====== Data shown ======

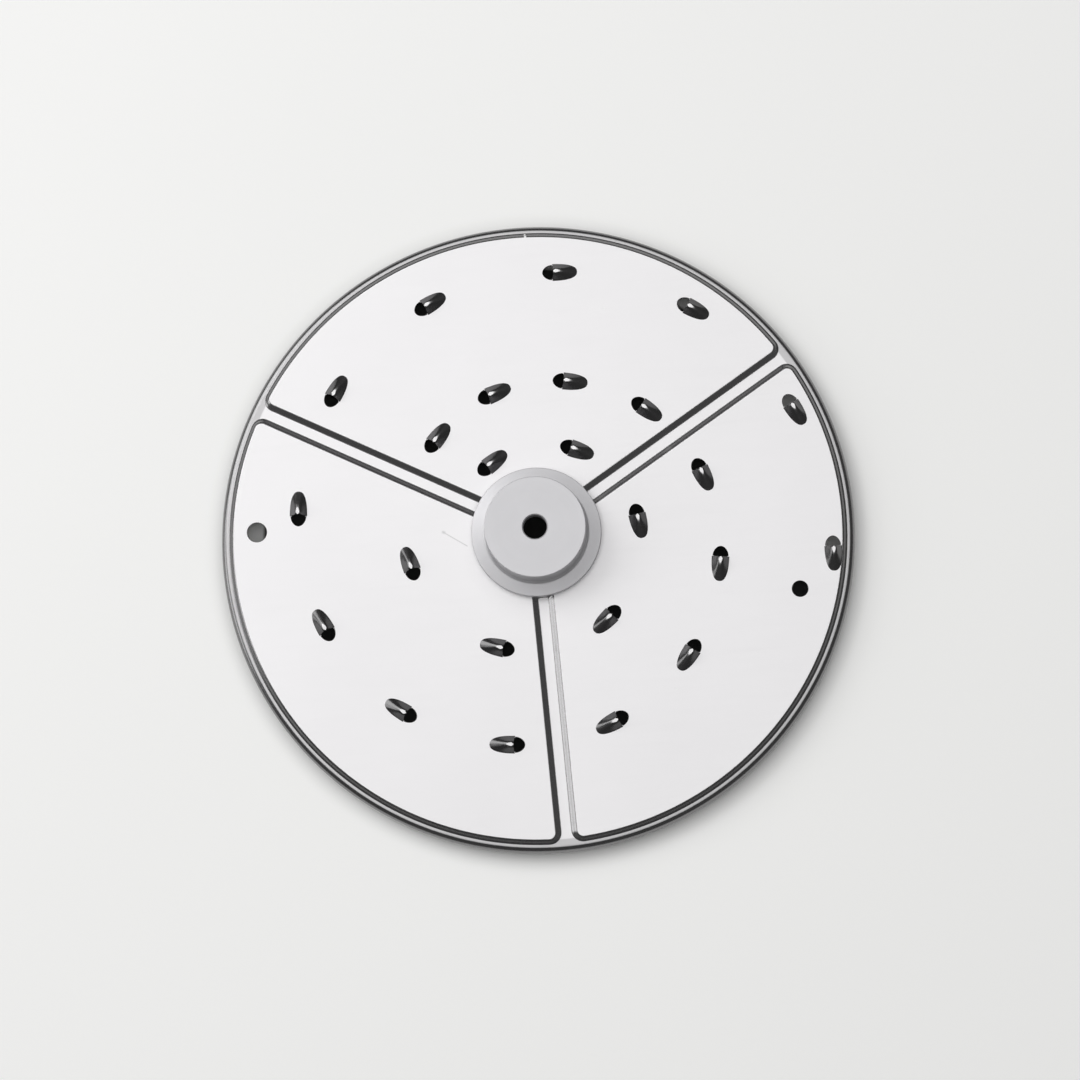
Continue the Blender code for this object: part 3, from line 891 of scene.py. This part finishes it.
@dataclass
class GratingPlate:
    """The pressed sheet: rim, three raised panels, teeth and holes."""

    radius: float = 92.5 * MM
    sheet: float = 1.0 * MM
    panel_top: float = 7.8 * MM
    press_depth: float = 1.2 * MM
    rim_foot: float = 1.6 * MM
    rim_bend: float = 2.1 * MM
    rim_band: float = 4.0 * MM
    panels: int = 3
    groove_angle: float = -90.0
    groove_run: float = 2.2 * MM
    rim_run: float = 1.8 * MM
    groove_width: float = 6.8 * MM
    corner: float = 1.6 * MM
    groove_start: float = 17.0 * MM
    end_corner: float = 1.7 * MM
    large_hole: tuple[float, float, float] = (81.8 * MM, 173.9, 2.85 * MM)
    small_hole: tuple[float, float, float] = (78.0 * MM, 342.0, 2.3 * MM)
    root_cover: float = 0.1 * MM
    margin: float = 1.0 * MM
    blank_bore: float = 4.0 * MM
    edge_break: float = 0.12 * MM
    tightest: float = 0.1 * MM
    segments: int = 288
    bore_segments: int = 96
    screw_hole_segments: int = 32
    hole_segments: int = 64
    bend_steps: int = 10
    break_steps: int = 3
    wall_steps: int = 10
    arc_steps: int = 80
    corner_steps: int = 10

    @property
    def groove_top(self) -> float:
        """Level of the grooves and the rim band."""
        return self.panel_top - self.press_depth

    def pan(self) -> Piece:
        """Return the sheet at the level of the grooves, with its rim turned down."""
        top, under, inner = self.groove_top, self.groove_top - self.sheet, self.radius - self.sheet
        bend = (self.radius - self.rim_bend, top - self.rim_bend)
        ease, foot = self.edge_break, self.rim_foot + self.edge_break
        profile = [(self.blank_bore, under), (self.blank_bore, top)]
        profile += arc(bend, self.rim_bend, 90.0, 0.0, self.bend_steps)
        profile += arc((self.radius - ease, foot), ease, 0.0, -90.0, self.break_steps)
        profile += arc((inner + ease, foot), ease, 270.0, 180.0, self.break_steps)
        profile += arc(bend, self.rim_bend - self.sheet, 0.0, 90.0, self.bend_steps // 2)
        return MeshDraft().revolve(profile, self.segments).finish("pressed_plate")

    def outline(self, groove_offset: float, rim_offset: float) -> list[Point]:
        """Return the outline of the raised panels, notched by the grooves.

        Args:
            groove_offset: How far the outline is grown into the grooves.
            rim_offset: How far it is grown into the rim band.

        Returns:
            The closed outline.
        """
        half, reach = self.groove_width / 2 - groove_offset, self.radius - self.rim_band + rim_offset
        round_off = self.corner + (groove_offset + rim_offset) / 2
        side = half + round_off
        along = math.sqrt((reach - round_off) ** 2 - side ** 2)
        lean = math.degrees(math.atan2(side, along))
        spacing = 360.0 / self.panels
        points = []
        for groove in range(self.panels):
            way = self.groove_angle + groove * spacing
            right, left = (polar(math.hypot(side, along), way + turn) for turn in (-lean, lean))
            tight = max(self.end_corner - groove_offset / 2, self.tightest)
            depth, swing = self.groove_start + groove_offset + tight, half - tight
            reach_end, turn = math.hypot(depth, swing), math.degrees(math.atan2(swing, depth))
            points += arc(right, round_off, way - lean, way + 90.0, self.corner_steps)
            for hand in (-1.0, 1.0):
                middle = polar(reach_end, way + hand * turn)
                first = way - 135.0 - hand * 45.0
                points += arc(middle, tight, first, first - 90.0, self.corner_steps // 2)
            points += arc(left, round_off, way - 90.0, way + lean, self.corner_steps)
            rim = arc((0.0, 0.0), reach, way + lean, way + spacing - lean, self.arc_steps)
            points += rim[1:-1]
        return points

    def wall_offset(self, run: float, share: float, thickness: float) -> float:
        """Return how far a wall has run out at a share of its depth, for one face of the sheet."""
        return run * share - thickness * math.tan(math.atan(self.press_depth / run) / 2)

    def pressed_form(self, name: str, thickness: float) -> Piece:
        """Return the raised panels as one solid with eased walls.

        Args:
            name: Name of the tool shape.
            thickness: The sheet's thickness for its lower face, or 0 for its upper face.

        Returns:
            The tool shape.
        """
        reach = self.sheet / 2
        rows = [(1.0 + reach / self.press_depth, self.groove_top - thickness - reach)]
        for step in range(self.wall_steps, -1, -1):
            share = step / self.wall_steps
            ease = share * share * (3 - 2 * share)
            rows.append((share, self.panel_top - thickness - self.press_depth * ease))
        rings = []
        for share, level in rows:
            groove = self.wall_offset(self.groove_run, share, thickness)
            rim = self.wall_offset(self.rim_run, share, thickness)
            rings.append([(x, y, level) for x, y in self.outline(groove, rim)])
        return MeshDraft().loft(rings).finish(name)

    def holes(self, fixing: Fixing) -> Piece:
        """Return the bore, the screw holes and the two holes near the rim as one tool."""
        levels = [self.groove_top - self.sheet - self.margin, self.panel_top + self.margin]
        draft = fixing.drill([fixing.hole] * 2, levels, self.screw_hole_segments)
        draft.stack((0.0, 0.0), [fixing.stem_bore] * 2, levels, self.bore_segments)
        for distance, angle, radius in (self.large_hole, self.small_hole):
            radii = [radius, radius, radius + self.edge_break + self.margin]
            steps = [levels[0], self.panel_top - self.edge_break, self.panel_top + self.margin]
            draft.stack(polar(distance, angle), radii, steps, self.hole_segments)
        return draft.finish("plate_holes")

    def build(self, finish: MetalFinish, tooth: ToothForm, fixing: Fixing) -> None:
        """Build and dress the plate, with its panels, teeth and holes."""
        material, plate, top = finish.build(), self.pan(), self.panel_top
        Workshop.shape(plate, [
            (Cut.JOIN, self.pressed_form("raised_panels", 0.0)),
            (Cut.REMOVE, self.pressed_form("panel_hollows", self.sheet)),
            (Cut.JOIN, tooth.hoods(top - self.sheet + self.root_cover, top, material)),
            (Cut.REMOVE, tooth.mouths(self.groove_top - self.sheet - self.margin, top, material)),
            (Cut.REMOVE, self.holes(fixing)),
        ])
        Workshop.dress(plate, material, "stainless_sheet", ["grating_plate"])


@dataclass(frozen=True)
class Lamp:
    """A round soft lamp. Its tilt is from straight up, its azimuth from +X, in degrees. A
    radiance of 1 shows as white.
    """

    name: str
    size: float
    tilt: float
    azimuth: float
    radiance: float


@dataclass
class Studio:
    """The floor, the soft lamps, the surroundings and the camera."""

    plate_level: float = 7.8 * MM
    camera_distance: float = 760.0 * MM
    camera_tilt: float = 9.0
    camera_azimuth: float = -75.0
    picture_turn: float = 5.8
    lens: float = 87.07
    sensor: float = 36.0
    clip_start: float = 0.01
    shift: Point = (0.00315, -0.00648)
    floor_half: Point = (4.0, 4.0)
    floor_depth: float = 0.02
    floor_colour: Colour = (0.90, 0.90, 0.89)
    floor_roughness: float = 0.9
    floor_sheen: float = 0.1
    cloud_scale: float = 6.0
    cloud_detail: float = 2.0
    cloud_tone: float = 0.02
    # The floor under the disc is painted dark with these, as painted shadow.
    under_disc_shadow_tone: float = 0.05
    under_disc_shadow_span: Point = (80.4 * MM, 81.4 * MM)
    # The glow brightens the floor evenly beyond glow_span; inside it the floor round the disc stays
    # darker as painted shade.
    glow: float = 0.14
    glow_span: Point = (92.0 * MM, 99.0 * MM)
    lamp_distance: float = 1.5
    lamps: tuple[Lamp, ...] = (Lamp("overhead", 2.3, 12.0, 105.0, 1.31),
                               Lamp("upper left", 0.95, 50.0, 142.0, 2.4),
                               Lamp("left", 0.82, 67.0, 176.0, 1.9))
    surroundings: float = 0.13

    def camera(self) -> None:
        """Set the camera at the photograph's viewing angle."""
        tilt, azimuth = math.radians(self.camera_tilt), math.radians(self.camera_azimuth)
        ct, st, ca, sa = math.cos(tilt), math.sin(tilt), math.cos(azimuth), math.sin(azimuth)
        back = Vector((st * ca, st * sa, ct))
        right = Vector((ct + (1 - ct) * sa * sa, -(1 - ct) * sa * ca, -st * ca))
        up = back.cross(right)
        turn = Matrix.Rotation(math.radians(-self.picture_turn), 3, "Z")
        axes = [turn @ axis for axis in (right, up, back)]
        data = bpy.data.cameras.new("camera")
        data.sensor_width = self.sensor
        data.lens = self.lens
        data.shift_x, data.shift_y = self.shift
        data.clip_start = self.clip_start
        camera = put("camera", data)
        place = Vector((0.0, 0.0, self.plate_level)) + axes[2] * self.camera_distance
        camera.matrix_world = Matrix.Translation(place) @ Matrix(axes).transposed().to_4x4()
        bpy.context.scene.camera = camera

    def hang(self, lamp: Lamp) -> None:
        """Add one lamp that faces the disc."""
        data = bpy.data.lights.new(lamp.name, "AREA")
        data.shape = "DISK"
        data.size = lamp.size
        data.energy = lamp.radiance * math.pi ** 2 * (lamp.size / 2) ** 2
        light = put(lamp.name, data)
        x, y = polar(math.sin(math.radians(lamp.tilt)), lamp.azimuth)
        back = Vector((x, y, math.cos(math.radians(lamp.tilt))))
        light.location = Vector((0.0, 0.0, self.plate_level)) + back * self.lamp_distance
        light.rotation_euler = back.to_track_quat("Z", "Y").to_euler()
        light.visible_camera = False

    def floor(self) -> None:
        """Lay the pale floor, which the metal mirrors too and which keeps the shadow.

        Under the disc its colour is painted dark as painted shadow, and its glow starts only beyond
        the disc's edge, so a ring round the disc stays darker as painted shade.
        """
        floor = MeshDraft().block(self.floor_half, (-self.floor_depth, 0.0)).finish("floor")
        paint = Paint("pale_floor")
        reach = paint.reach()
        # out: the glow starts only beyond the disc's edge, so the floor round the disc stays darker as
        # painted shade.
        out = paint.ramp(reach, self.glow_span, eased=True)
        # clear: the floor's colour painted dark under the disc, as painted shadow.
        clear = paint.ramp(reach, self.under_disc_shadow_span, (self.under_disc_shadow_tone, 1.0))
        cloud = paint.noise(paint.place, self.cloud_scale, self.cloud_detail)
        tone = paint.math("MULTIPLY_ADD", cloud, self.cloud_tone, 1.0 - self.cloud_tone)
        rays = paint.add("ShaderNodeLightPath").outputs
        seen = paint.strongest(rays[name] for name in ("Is Glossy Ray", "Is Transmission Ray",
                                                       "Is Camera Ray"))
        colour = paint.tint(self.floor_colour, paint.math("MULTIPLY", tone, clear))
        paint.wire(paint.shader, {"Base Color": colour, "Roughness": self.floor_roughness,
                                  "Specular IOR Level": self.floor_sheen})
        strength = paint.math("MULTIPLY", paint.math("MULTIPLY", seen, out), self.glow)
        glow = paint.add("ShaderNodeEmission", {"Color": (*self.floor_colour, 1.0),
                                                "Strength": strength})
        both = paint.add("ShaderNodeAddShader", {0: paint.shader.outputs[0], 1: glow.outputs[0]})
        paint.wire(paint.tree.nodes["Material Output"], {"Surface": both.outputs[0]})
        floor.data.materials.append(paint.material)

    def world(self) -> None:
        """Set the quiet grey surroundings, the same for every ray."""
        world = bpy.data.worlds.new("surroundings")
        bpy.context.scene.world = world
        world.use_nodes = True
        shader = world.node_tree.nodes["Background"]
        shader.inputs["Color"].default_value = (1.0, 1.0, 1.0, 1.0)
        shader.inputs["Strength"].default_value = self.surroundings

    def build(self) -> None:
        """Set up the camera, the floor, the lamps and the view settings."""
        self.camera()
        self.floor()
        for lamp in self.lamps:
            self.hang(lamp)
        self.world()
        bpy.context.scene.view_settings.view_transform = "Standard"
        log.info("studio: camera, floor, lamps and surroundings")


def main() -> None:
    """Build and dress the pieces in order, then the studio round them."""
    logging.basicConfig(level=logging.INFO, format="%(name)s %(message)s")
    specks = (Speck(26.3 * MM, 64.5 * MM, 0.6 * MM), Speck(35.7 * MM, -49.3 * MM, 0.6 * MM),
              Speck(5.3 * MM, 88.7 * MM, 0.5 * MM), Speck(5.2 * MM, 89.5 * MM, 0.4 * MM))
    scuffs = (Scuff((-27.0 * MM, 3.0 * MM), (-20.5 * MM, -1.7 * MM), 0.25 * MM),
              Scuff((-27.1 * MM, 3.1 * MM), (-26.8 * MM, 2.9 * MM), 0.6 * MM))
    steel = MetalFinish("satin_stainless", (0.90, 0.89, 0.90), 0.56, Grain.ROLLED, 0.5 * MM,
                        0.0008 * MM, cloud_tone=0.02, gloss_spread=0.03, matt=0.5,
                        drawn_roughness=0.22, wall_shade_tone=0.38,
                        tooth_foot=7.83 * MM, tooth_shade_tone=0.17, rim_from=88.6 * MM, rim_shade_tone=0.68,
                        scratches=0.03, specks=specks, scuffs=scuffs)
    aluminium = MetalFinish("satin_aluminium", (0.57, 0.565, 0.58), 0.42, Grain.TURNED, 0.25 * MM,
                            0.002 * MM, cloud_size=8.0 * MM, matt=0.4)
    turned = MetalFinish("turned_aluminium", (0.60, 0.60, 0.62), 0.36, Grain.TURNED, 0.3 * MM,
                         0.01 * MM, cloud_size=10.0 * MM)
    bright = MetalFinish("screw_steel", (0.58, 0.58, 0.58), 0.33, Grain.CAST, 0.2 * MM, 0.003 * MM,
                         cloud_size=3.0 * MM)
    fixing = Fixing()
    GratingPlate().build(steel, ToothForm(), fixing)
    Hub().build(aluminium, fixing)
    ClampRing().build(turned, fixing)
    HubScrews().build(bright, fixing)
    Studio().build()


if __name__ == "__main__":
    main()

======

## Task brief:
Print, please, the lines above from the very first through the one that holds "return self.panel_top - self.press_depth", both included, word for word and with nothing else.

## Task answer:
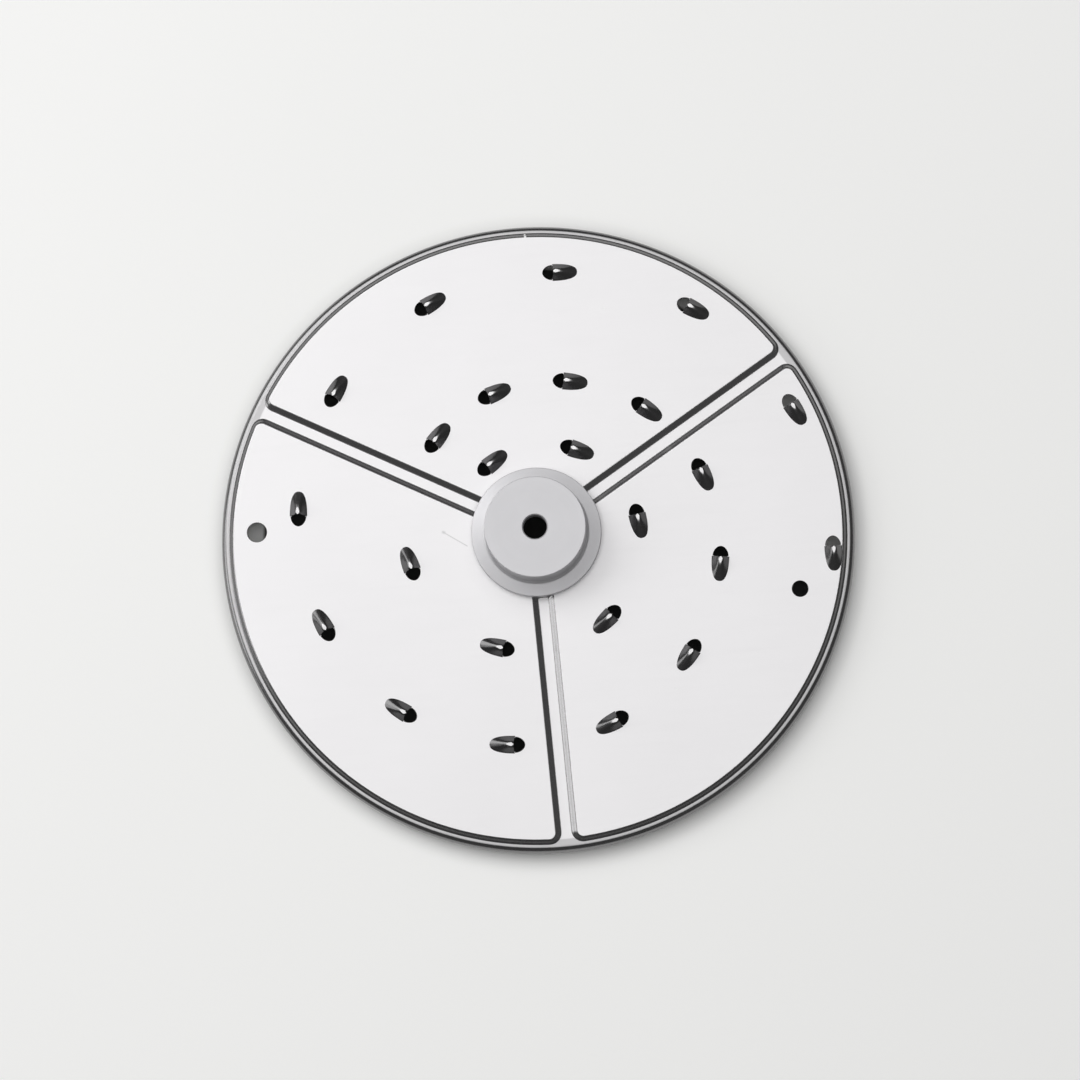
Continue the Blender code for this object: part 3, from line 891 of scene.py. This part finishes it.
@dataclass
class GratingPlate:
    """The pressed sheet: rim, three raised panels, teeth and holes."""

    radius: float = 92.5 * MM
    sheet: float = 1.0 * MM
    panel_top: float = 7.8 * MM
    press_depth: float = 1.2 * MM
    rim_foot: float = 1.6 * MM
    rim_bend: float = 2.1 * MM
    rim_band: float = 4.0 * MM
    panels: int = 3
    groove_angle: float = -90.0
    groove_run: float = 2.2 * MM
    rim_run: float = 1.8 * MM
    groove_width: float = 6.8 * MM
    corner: float = 1.6 * MM
    groove_start: float = 17.0 * MM
    end_corner: float = 1.7 * MM
    large_hole: tuple[float, float, float] = (81.8 * MM, 173.9, 2.85 * MM)
    small_hole: tuple[float, float, float] = (78.0 * MM, 342.0, 2.3 * MM)
    root_cover: float = 0.1 * MM
    margin: float = 1.0 * MM
    blank_bore: float = 4.0 * MM
    edge_break: float = 0.12 * MM
    tightest: float = 0.1 * MM
    segments: int = 288
    bore_segments: int = 96
    screw_hole_segments: int = 32
    hole_segments: int = 64
    bend_steps: int = 10
    break_steps: int = 3
    wall_steps: int = 10
    arc_steps: int = 80
    corner_steps: int = 10

    @property
    def groove_top(self) -> float:
        """Level of the grooves and the rim band."""
        return self.panel_top - self.press_depth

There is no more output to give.